I won't name these people unless I have material on hand. Such an investigation may take time, but then there is also an issue on whether I would be permitted to conduct an investigation on these lines.

I had resigned since I was upset that certain powers were not handed over to me. I then withdrew the same based on assurances from the government. The government has given me powers but have excluded suo motu powers to proceed against the chief minister and his cabinet colleagues.

You asked me if this power could be used arbitrarily by another Lokayukta. But believe me, in their heart, they may just hand over this power to another Lokayukta, but they will never give it to Justice Hegde.

Another point of debate is this may shake up the balance of the government if the Lokayukta proceeds against the chief minister and he may have to step down.
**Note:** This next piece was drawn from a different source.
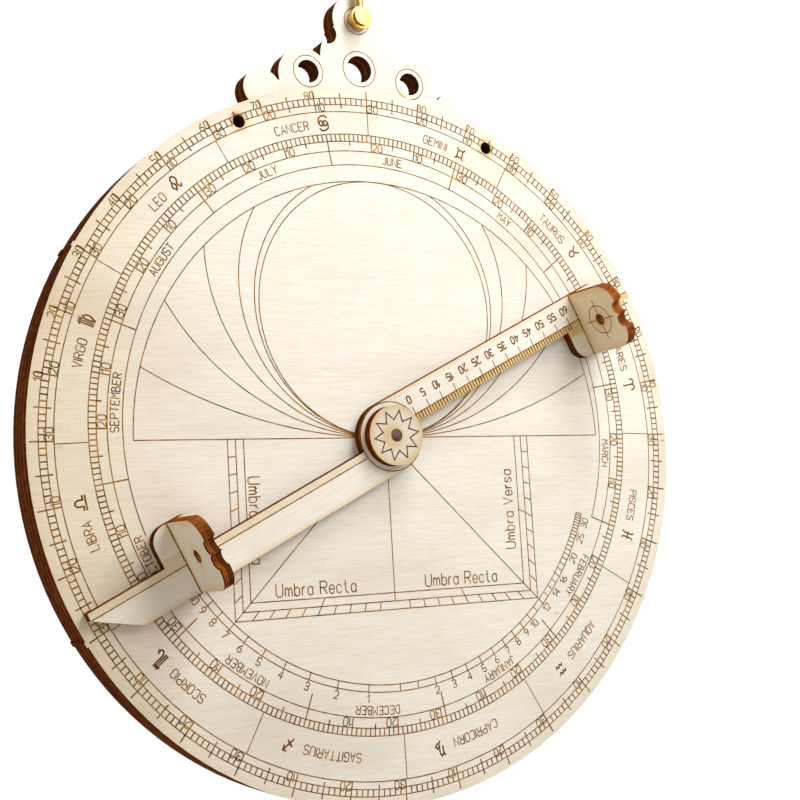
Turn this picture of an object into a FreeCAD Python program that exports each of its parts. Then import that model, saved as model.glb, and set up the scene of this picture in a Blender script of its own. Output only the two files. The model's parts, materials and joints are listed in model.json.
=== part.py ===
import FreeCAD, Part
import math
import os

# A hanging planispheric astrolabe cut from 3 mm birch plywood, in millimetres.
#
# Frame: +Z is up and the instrument hangs. The origin is the inside top of the thumb ring,
# where a finger or hook holds it. The disc stands in the XZ plane; its back, which carries
# the alidade, faces -Y, and its front, which carries the rete and rule, faces +Y.
# All flat pieces turn about one pivot axis, which runs along Y through (0, 0, axis_z).

SIZES = [
    # name, value, what it is
    ("ply", 3.0, "sheet thickness"),
    ("disc_radius", 97.0, "outside of the mater"),
    ("cavity_radius", 82.0, "inside of the limb and rim layers"),
    ("axis_z", -158.0, "height of the pivot axis"),
    ("pin_radius", 1.75, "pivot pin"),
    ("pin_bore", 1.8, "running bore on the pivot pin"),
    ("rim_hole_x", 38.65, "rim holes, either side of the middle"),
    ("rim_hole_up", 84.0, "rim holes above the axis"),
    ("rim_hole_radius", 1.75, "rim holes"),
    ("rim_hole_far_x", -38.65, "rim hole on the other side"),
    ("tab_width", 1.4, "stub left where a holding tab was broken off"),
    ("tab_proud", 0.35, "how far a stub stands out of the rim"),
    ("back_y", -6.0, "back face of the mater"),
    ("tongue_half", 14.0, "half width of the throne's tongue"),
    ("key_half", 2.5, "half width of the plate key"),
    ("key_low", 79.5, "inner end of the key below the axis"),
    ("key_high", 85.0, "outer end of the key below the axis"),
    ("plate_radius", 81.6, "climate plates"),
    ("plate_thick", 2.9, "climate plates"),
    ("plate_bore", 1.85, "bore of the climate plates"),
    ("key_gap", 0.15, "clearance of the plates on the key"),
    ("rete_y", 2.95, "back face of the rete"),
    ("rete_outer", 81.4, "outside of the rete"),
    ("rete_rim_inner", 75.5, "inside of the rete's outer band"),
    ("tropic_radius", 78.0, "tropic of the winter solstice on the plates"),
    ("obliquity", 23.44, "angle of the ecliptic, degrees"),
    ("ecliptic_width", 6.5, "radial width of the ecliptic band"),
    ("rete_bar", 5.0, "width of the rete's straight bars"),
    ("rete_arc_width", 4.0, "width of the equator arc"),
    ("rete_hub", 9.0, "radius of the rete's hub"),
    ("rule_y", 6.1, "back face of the rule"),
    ("alidade_y", -9.1, "outer face of the alidade bar"),
    ("alidade_angle", 26.0, "alidade at rest, degrees above level on the right"),
    ("arm_width", 9.5, "width of an arm, also the radius of its boss"),
    ("arm_length", 94.1, "pivot to tip"),
    ("tip_flat", 1.9, "width of the tip"),
    ("tip_run", 11.1, "length of the sloping cut at the tip"),
    ("lug_half", 7.15, "half length of a lug beside a sight"),
    ("lug_corner", 4.5, "corner radius of a lug"),
    ("sight_near", 65.2, "pivot to the sight on the plain arm"),
    ("sight_far", 75.2, "pivot to the sight on the graduated arm"),
    ("sight_height", 18.0, "sight plate above the bar"),
    ("sight_hump", 5.5, "radius of a sight's shoulders"),
    ("sight_notch", 1.9, "radius of the notches in a sight's top"),
    ("sight_hole", 1.75, "radius of a sighting hole"),
    ("sight_hole_up", 8.9, "sighting hole above the bar"),
    ("tenon_half", 4.0, "half width of a sight's tenon"),
    ("cap_radius", 8.1, "caps on the ends of the pivot pin"),
    ("cap_gap", 0.15, "front cap to the rule"),
    ("hanger_z", -40.0, "height of the shackle pin"),
    ("bush_outer", 2.6, "outside of the brass bush in the throne"),
    ("bush_inner", 1.55, "bore of the bush"),
    ("hanger_pin", 1.5, "radius of the shackle pin"),
    ("hanger_reach", 7.2, "half length of the shackle pin"),
    ("rivet_head", 2.5, "radius of the shackle pin's heads"),
    ("rivet_thick", 0.9, "thickness of the heads"),
    ("wire", 1.25, "radius of the brass wire of shackle and ring"),
    ("bow_radius", 4.85, "shackle bow, centre line"),
    ("bow_z", -29.45, "centre of the shackle's bow"),
    ("eye_radius", 3.1, "outside of the shackle's eyes"),
    ("eye_half", 1.4, "half thickness of an eye"),
    ("ring_radius", 14.25, "thumb ring, centre line"),
    ("ring_z", -13.0, "centre of the thumb ring"),
]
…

Isn't a common man always under the scrutiny of the law? The common man, if booked, can go up to the court and prove his innocence. The CM can do the same. Doesn't a CM have the right and power to go up to a court and prove himself?

Now the question of a CM resigning in case he is proceeded against. I will not buy this argument at all. Did Lalu Yadav resign, did the CM of Jharkhand resign? (when cases were registered against them). Even if a CM is proceeded against, he can always tell the people that he will fight it in court and if the charges are proved only then will he step down.

I find it very funny. A sub inspector can book a case against the CM, but a Lokayukta cannot.

I am also pretty perturbed by some of the statements from the corridors of power. Recently a politician said that me asking for power is politically motivated. I only want to ask them as to why do they always judge us by their own standards.

However, I am not deterred by this refusal to grant suo motu powers. I had told you earlier too that under the Prevention of Corruption Act, I still have the power to proceed against the CM or any of his ministers based on a complaint against them.